# So, I just picked up a used Easygrow greenhouse (8' x 12')



## SeaHorse_Fanatic (Apr 22, 2010)

Getting into the urban farming thing in a big way & to help maximize the productivity of my big Burnaby backyard, I picked up a Costco 8' x 12' x 7.6' tall greenhouse (green aluminum frame with double layer polycarbonate panels). Its on special at Costco for $1799+HST right now, but off Craig's List, I picked one up (2.5 years old) for $650. Got a friend with a horse trailer to help me dismantle and transport it and now I just have to find time to clearcut part of my backyard to build this beauty onto. Planning to grow my peach tree inside, along with my lemon trees, persimmon & all the usual Eng. & Jap. cucs, all types of tomatoes, sweet peppers & chili peppers, as well as zucs & maybe different berries. Its big enough to satisfy even my "go big or go home" mindset. Its the largest residential greenhouse kit they sell.

Here's a link to what it looks like:

EasyGrow Greenhouses + new Clear View models 6' & 8' Wide Greenhouse Kits from ACF Greenhouses


----------



## Claudia (Apr 21, 2010)

Nice find Anthony, remember to take pics


----------



## Trouble (Apr 27, 2010)

*Wish that I could get one of those.*


----------



## monkE (Aug 4, 2010)

Trouble said:


> *Wish that I could get one of those.*


Me too... somehow i don't think it would fit on my balcony! lol

Nice find man, congrats!


----------



## gklaw (May 31, 2010)

Been dreaming about one - even has a spot for it. Next project after the fish pond 

BTW that means may be "when I am sixty-four". Not that far away.


----------



## Vman (Jan 20, 2011)

I think that it was a good choice you made.Those are very nice. BTW thank you for the XP3,now I have awesome filtration and water flow.


----------



## architeuthis (Apr 22, 2010)

Kill 2 birds with one stone and do aquaponics.


----------



## tony1928 (Apr 22, 2010)

Aquaponics looks really cool, there's a local guy on online selling kits (for alot). Aztec Aquaponic Home Garden System - 45gal fish tank - Vancouver Hobbies & Crafts for Sale - Kijiji Vancouver Canada. But it looks like you could pull it off yourself for alot less. If you google, the setups are simple. No need for fancy glass tanks.



architeuthis said:


> Kill 2 birds with one stone and do aquaponics.


Good luck with the greenhouse. I should find one for my parents. My mom's been mentioning she wants one for years. My dad will probably kill me for buying one for her.....


----------



## SeaHorse_Fanatic (Apr 22, 2010)

I'm already doing aquaponics in my backyard with my koi pond. Growing water cress. Last year I grew several types of "floating" lettuce. I use the dirty filter water to water my garden, which helps everything grow great. I haven't bought any veg for over a month now, even with almost no sun.

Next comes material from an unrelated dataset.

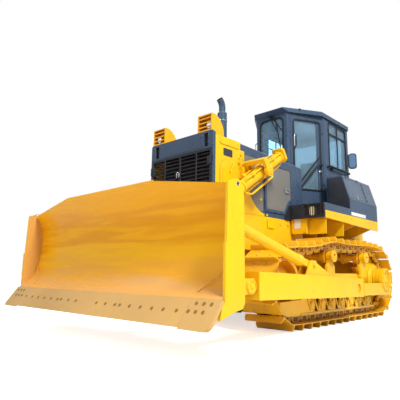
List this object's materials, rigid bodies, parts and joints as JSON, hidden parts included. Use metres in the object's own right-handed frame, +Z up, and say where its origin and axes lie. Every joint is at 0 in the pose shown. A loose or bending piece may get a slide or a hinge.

Going to grow my peach tree & lemon trees inside, but also going to do a lot of other veg as well. Looking at adding a gutter system to drain the rain into my rain barrels for watering the greenhouse plants. 

Going to clearcut the chosen spot this weekend (including major pruning on my neighbour's unproductive, unpruned apple tree). Decided to keep the French lilac tree (purple fragrant flowers) and just do major pruning on that to make space & increase the amount of sunlight the new greenhouse will receive.

Hoping to have everything done in the next week or so. Before July 22 (Isabella's one month party).


----------



## veng68 (Apr 30, 2010)

You should just get a 20X20 commercial greenhouse Ant 

You know your just going to have to upgrade anyhow......... may as well start big 

Cheers,
Vic


----------



## SeaHorse_Fanatic (Apr 22, 2010)

Two words Vic.

Zoning bylaws.


----------



## SeaHorse_Fanatic (Apr 22, 2010)

So, after almost a year trying to get time to build it, I finally built my new big greenhouse. I decided not to build the kit I bought because it's too small for what I really want to do. The major problem was the height.

So I'm using the two-ply polycarbonate sheets to help insulate my new greenhouse in the winter. Since my plan is to grow mainly fruit trees in this structure, I'm doing a 16' x 8' x 10' tall one instead. Its wood frame with 6mm commercial grade poly cover. It'll have the same corrugated polycarb roofing as my pergola and the double-ply polycarb paneling on the sides. Got to cut some 2x4 stakes and pound those in to secure the structure against major windstorms. Then dig the holes for each tree and plant them. Then I'll cover the rest of the ground with landscaping cloth and a layer of gravel along the edges and maybe a thick layer of bark mulch everywhere else.

The plan is to gutter the roof to save rainwater for watering the plants. Eventually I'll build an automated watering system with a Maxijet1200, some tubing, a 55g barrel and a timer. Also planning to add a black "pond" inside in the winter for passive solar heating, as well as build a DIY passive solar pool heater like this one...

ONLINE SOLAR COLLECTOR PLANS - SOLAR WATER HEATER +

Solar Pool Heating - Solar Power Appliances

A 50w heater and a black "pond" to absorb the sun's energy during the day, along with a DIY passive solar heater should keep the greenhouse reasonably warm throughout the winter.

I'll post pics later. BTW, huge thanks to Dizturbed for giving me a hand building the greenhouse (as well as my brother earlier for helping me level the frames).

Anthony


----------